Speaking of “the true way,” perhaps
the most controversial of all Country Porn favorites is “Cum Unto Jesus.” Here,
Chinga takes on that most sacred of all country
cows: fundamentalist evangelism (simplified for all you atheistic punks out there,
that means “religion”). As Bobby Emmons plays “Rock of Ages,” that scurrilous heathen
Chinga renders a sermonette from the Anal Robert Show, with a devastating
attack on country-gospel music. This wicked sinner, Chavin, apparently hopes to
draw his listeners with him into the flaming pits of Hades, claiming our dear
sweet Savior actually encourages us to engage in perverted sexual activity.

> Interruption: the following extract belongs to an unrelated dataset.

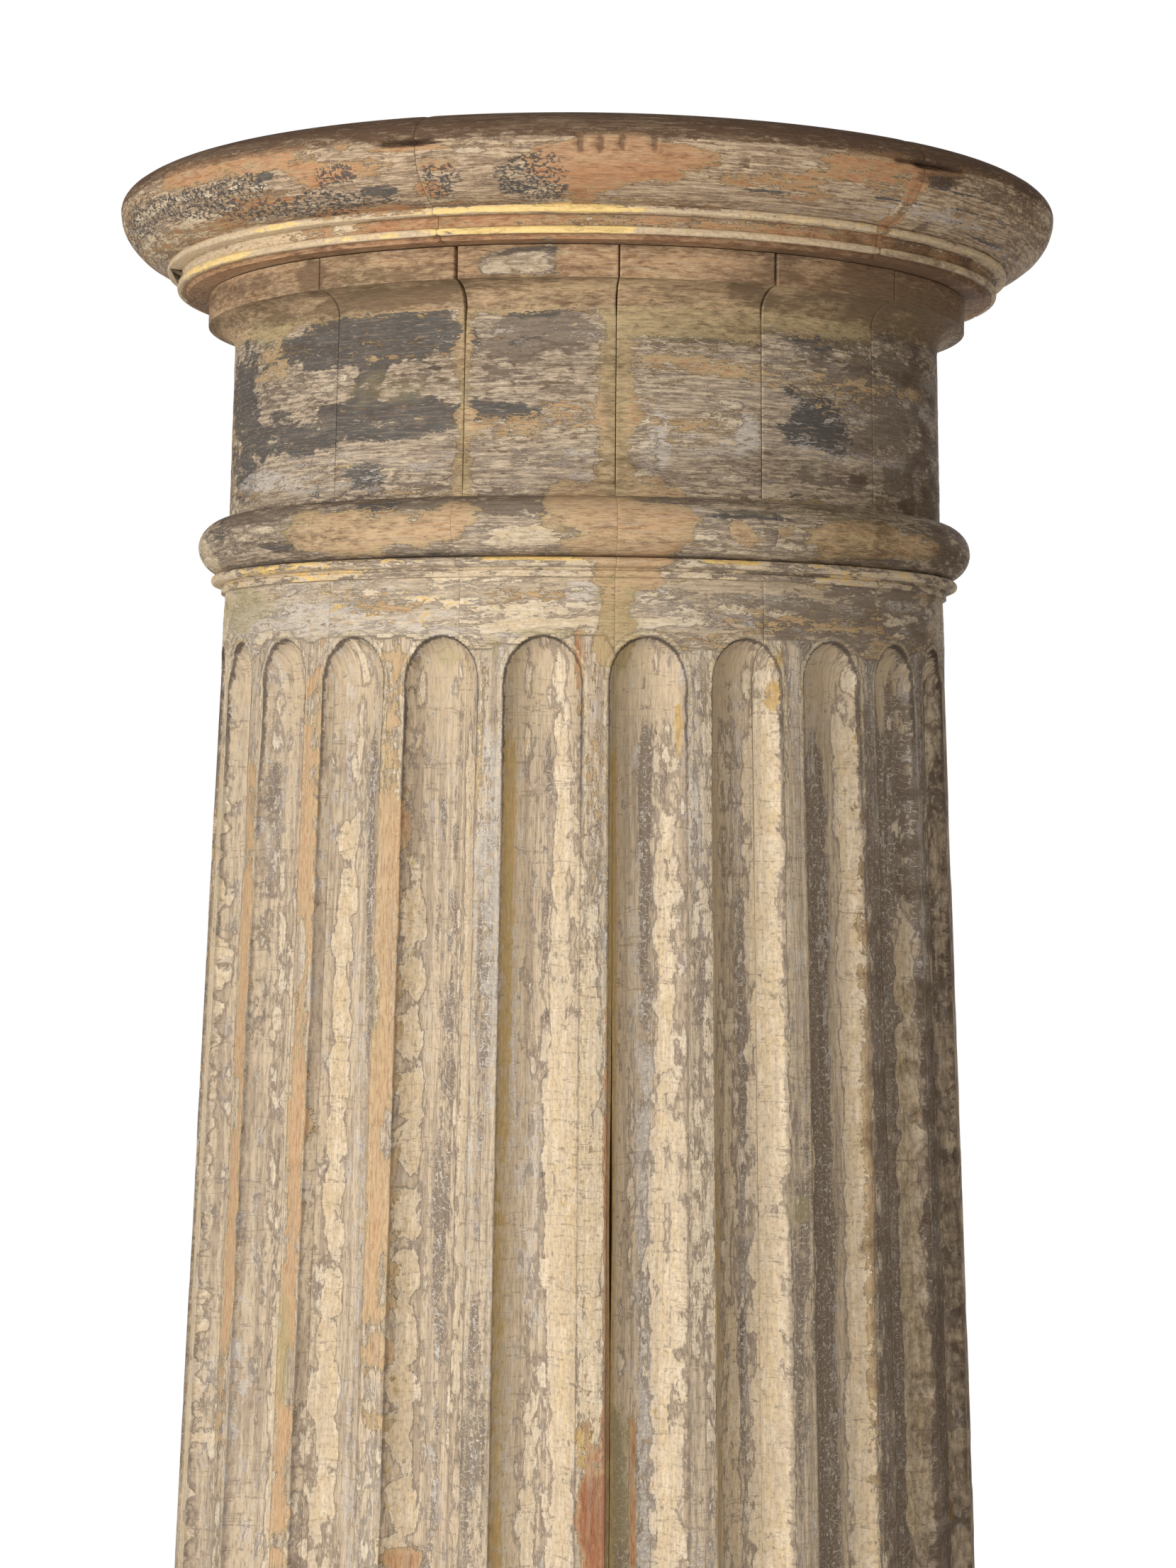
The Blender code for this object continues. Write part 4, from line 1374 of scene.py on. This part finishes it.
@dataclass
class Staves:
    """The sixteen fluted boards that stand side by side round the hollow core."""

    turning: Turning
    weathering: Weathering
    material: bpy.types.Material
    count: int = 16
    first_joint: float = 4.5
    gap: float = 0.0003
    edge: float = 0.0007
    moulding_step: float = 0.0018
    head_step: float = 0.0014
    upper_step: float = 0.0036
    lower_step: float = 0.0130
    detail_level: float = 1.55
    below_head: float = 0.004
    above_head: float = 0.002
    flute_steps: int = 28
    rib_step: float = 0.60
    joint_margin: float = 0.35
    roll_share: float = 0.35
    back_steps: float = 1.6
    board_offset: float = 3.7
    rim_from: float = 2.03
    rim_over: float = 0.06
    plain_lit_head_from: float = 2.06
    plain_lit_head_over: float = 0.05
    band_overlap: float = 0.006
    band_wander: float = 0.010
    behind_from: float = -0.05
    split_level: float = 1.80

    def profile(self, coarse: float) -> tuple[Array, Array]:
        """Outline of a stave over its ribs, from the foot to the top.

        Args:
            coarse: How many times longer its steps are than at the front.

        Returns:
            Rows of radius and level, and the zone of each row.
        """
        t = self.turning
        head_foot = t.flute_top - t.flute_head - self.below_head
        head_top = t.flute_top + self.above_head
        level = np.concatenate([
            np.arange(0.0, self.detail_level, self.lower_step),
            np.arange(self.detail_level, head_foot, self.upper_step * coarse),
            np.arange(head_foot, head_top, self.head_step * coarse),
            np.arange(head_top, t.listel_bottom, self.moulding_step * coarse)])
        lines = [np.stack([t.shaft_radius(level), level], axis=1)]
        zones = [np.where(level < t.flute_top, Zone.FLUTE.value, Zone.BAND.value)]
        for zone, line in self.mouldings():
            lines.append(resample(line, self.moulding_step * coarse))
            zones.append(np.full(len(lines[-1]), zone.value))
        return np.concatenate(lines), np.concatenate(zones)

    def mouldings(self) -> list[tuple[Zone, Array]]:
        """Outline of the mouldings above the shaft.

        Returns:
            Zones with rows of radius and level, going up.
        """
        t = self.turning
        listel_top = t.listel_bottom + t.listel_height
        bead_bottom = listel_top + t.bead_groove
        listel = np.array([(t.listel_radius, t.listel_bottom), (t.listel_radius, listel_top)])
        groove_radius = t.listel_radius - t.groove_depth
        groove = np.array([(groove_radius, listel_top + t.groove_ease), (groove_radius, bead_bottom)])
        swell = t.bead_height / 2.0
        bead = arc(t.bead_radius - swell, bead_bottom + swell, swell, swell, (-60.0, 60.0), 7)
        middle = (t.torus_top + t.torus_bottom) / 2.0
        torus = arc(t.neck_foot_radius, middle, t.torus_projection, t.torus_height / 2.0, (-90.0, 90.0), 25)
        neck = np.array([(t.neck_foot_radius, t.torus_top + t.neck_ease), (t.neck_radius, t.neck_top)])
        reach = t.fillet_radius - t.neck_radius
        cavetto = arc(t.fillet_radius, t.neck_top, reach, t.cavetto_height, (180.0, 90.0), 9)
        fillet = np.array([(t.fillet_radius, t.fillet_bottom), (t.fillet_radius, t.stave_top)])
        return [
            (Zone.BEAD, listel), (Zone.BEAD, groove), (Zone.BEAD, bead), (Zone.TORUS, torus),
            (Zone.NECK, neck), (Zone.CAVETTO, cavetto), (Zone.FILLET, fillet)]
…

May
the red-hot fires of eternal damnation forever punish Nicholas Chavin and all
his propensity for darin’ to disseminate the blasphemous chorus, “You’ve got to
cum for Peter / Cum for Paul / Cum for Mary, too / If you cum twice / Jesus
Christ will bless you.” It’s enough to give a Bible-toting Christian a vicious
hardon, I tell you. Anyone who listens to this heinous record will surely
perish from the face of the Earth! Satan, himself, must be turning the record
presses for this diabolical lump of vinyl. Hallelujah!!!
Believe me, this guy China does have a
way with smut. So even if you don’t dig country music, you owe it to your
immoral [sic] soul to check out Country Porn. 10-4, good buddy!!